I don’t know what the right solution is. I only use this technique when the function “feels” like it can or should be standalone (which is more often than you’d think). If there’s inherently a lot of data being passed, then maybe the solution is to pass a big map that effectively operates as “this”. One of my components renders a pdf to a canvas and is just inherently a big ugly stateful class. I literally merge the props into a state atom and just mutate it like it was the this


btw long potentially relevant thread on this in #clojure


But my basic rule is that if you can get away with just passing two or three things, do it. The function is easier to understand not only in terms of understanding its implementation, but also in terms of understanding its use at the callsite.


That has been my approach also.


the conversation you are referring to is the thread, yes?


yea. kind of related in an abstract way


I would like to see how dnolen would handle these situations in real world apps.

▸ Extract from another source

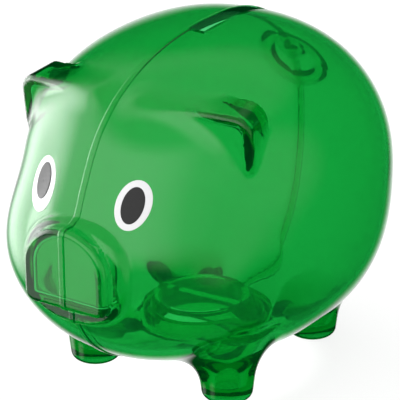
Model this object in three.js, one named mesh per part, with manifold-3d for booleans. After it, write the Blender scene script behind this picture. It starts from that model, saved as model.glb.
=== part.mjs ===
// A hollow see-through money pig: two moulded half shells joined on the middle plane,
// a stopper in the belly, and printed eyes.
// Millimetres. +Z up, the snout points along -Y, +X is the pig's own left side.
// The origin is the bottom centre of the whole pig's box: the feet stand on z = 0.
import * as THREE from "three";
import { mergeVertices } from "three/addons/utils/BufferGeometryUtils.js";
import { ConvexGeometry } from "three/addons/geometries/ConvexGeometry.js";
import Module from "manifold-3d";

const wasm = await Module();
wasm.setup();

// Driving dimensions
const WALL = 2; // moulded wall
const GAP = 0.3; // clearance between neighbouring pieces

// Barrel of the body: a rounded box form about its point of greatest girth
const BODY_Y = 12.5;
const BODY_Z = 50.4;
const BODY_HALF_WIDTH = 46.3;
const BODY_FRONT = 63.6;
const BODY_REAR = 47;
const BODY_TOP = 44.6;
const BODY_BOTTOM = 46;

// Exponents of the form: 2 is an ellipse, more is squarer
const PLAN_FRONT = 2.05;
const PLAN_REAR = 2.24;
const PROFILE_FRONT = 2.48;
const PROFILE_REAR = 2.2;
const PROFILE_BOTTOM = 2.5;
const PROFILE_BLEND = 0.6; // share of the length over which the top's profile changes

// Cheeks and jowls: a smaller round form low on the face
const MUZZLE_Y = -29.4;
const MUZZLE_Z = 42.8;
const MUZZLE_HALF = new THREE.Vector3(35.2, 27, 27.1);

// Snout: a D-shaped disc with its straight side down, on a wider round base that ends in the lip
const SNOUT_FRONT_Y = -59.5;
const SNOUT_BOTTOM_Z = 36.2;
const SNOUT_TOP_Z = 57.6;
const SNOUT_HALF_WIDTH = 12.3;
const SNOUT_CORNER = 3;
const SNOUT_LEAST_CORNER = 1; // of the snout's inside and its rounded edge
const SNOUT_EDGE = 1.8;
const BASE_FRONT_Y = -56;
const BASE_Z = 44.9;
const BASE_HALF_WIDTH = 15.8;
const BASE_HALF_HEIGHT = 13.6;
const BASE_EDGE = 1.6;
const SNOUT_ROOT_Y = -40;

// Ears: a triangular front panel, run backwards into the head
const EAR_ROOT = new THREE.Vector3(3.4, -35.3, 85.6);
const EAR_TIP = new THREE.Vector3(35.2, -29.5, 83.4);
const EAR_LOW = new THREE.Vector3(35.4, -27, 65.4);
const EAR_CORNER = 5;
const EAR_EDGE = 1.4;
const EAR_DEPTH = 10.5;
const EAR_DRAFT = 0.5; // how much wider all round the ear is at its full depth
const EAR_SUNK = 16; // how far the panel runs on inside the head
const EAR_CORNER_STEPS = 12;

// Feet
const FOOT_X = 21.5;
const FRONT_FOOT_Y = -17;
const REAR_FOOT_Y = 28.7;
const FOOT_SOLE_RADIUS = 5;
const FOOT_LOW_RADIUS = 6.5;
const FOOT_HIGH_RADIUS = 8.4;
const FOOT_BEVEL_RADIUS = 6;
const FOOT_BEVEL = 0.6;
const FOOT_ROUND = 1.8;
const FOOT_TOP_Z = 20;

// Curly tail, moulded in relief on the rump
const TAIL_Z = 73.5;
const TAIL_RING_RADIUS = 8.6;
const TAIL_TUBE_RADIUS = 1.8;
const TAIL_SUNK = 0.6;

// Middle seam and coin slot: the slot is a notch in the left half's edge
const SEAM_RIB_HALF_WIDTH = 2.1;
const SEAM_RIB_DEPTH = 1.6;
const SLOT_WIDTH = 4.4;
const SLOT_LENGTH = 34;
const SLOT_Y = 15.1;

// Belly opening and its stopper
const BELLY_Y = 4.6;
const BELLY_FACE_Z = 4.8;
const PAD_RADIUS = 19;
const SEAT_RADIUS = 16.7;
const SEAT_DEPTH = 2.2;
const HOLE_RADIUS = 14.9;
const COLLAR_RADIUS = 16.9;
const COLLAR_TOP_Z = 12.6;
const STOPPER_FLANGE_RADIUS = 16.3;
const STOPPER_FLANGE = 1.9;
const STOPPER_RADIUS = 14.5;
const STOPPER_TAPER = 0.3;
const STOPPER_TOP_Z = 15.6;
const STOPPER_WALL = 1.6;
const GRIP_THICKNESS = 2.6;
const GRIP_DEPTH = 8;

// Eyes, printed on the face
const EYE_X = 13.6;
const EYE_Z = 63.5;
const LEFT_EYE_WHITE = new THREE.Vector2(4.2, 5.7); // half width and half height
const RIGHT_EYE_WHITE = new THREE.Vector2(4.4, 6.4);
const EYE_PUPIL = new THREE.Vector2(2.65, 4.2);
const PRINT_THICKNESS = 0.4;
const LEFT_PUPIL_LIFT = 0;
const RIGHT_PUPIL_LIFT = 0.8;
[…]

the real world is an ugly place with no room for purity 🙂


That reminded me of a quote from Divid Nolen, "The world is messy, and it's only though experience that you realise how do we manage the messiness of the real world." Witch for me really was an eye opener with respect to static typing and how this is already kind of a misrepresentation if the 'real' world.


Very true, and I feel that Clojure and the maintainers understand this. Just need some examples 😉


This is where pragmatism takes over


I basically have fallbacks (like the big state object that takes the place of this and big let bindings that are basically imperative code) so that I can just get stuff done. As time goes on and I get better at cljs, I take the opportunity to make things cleaner.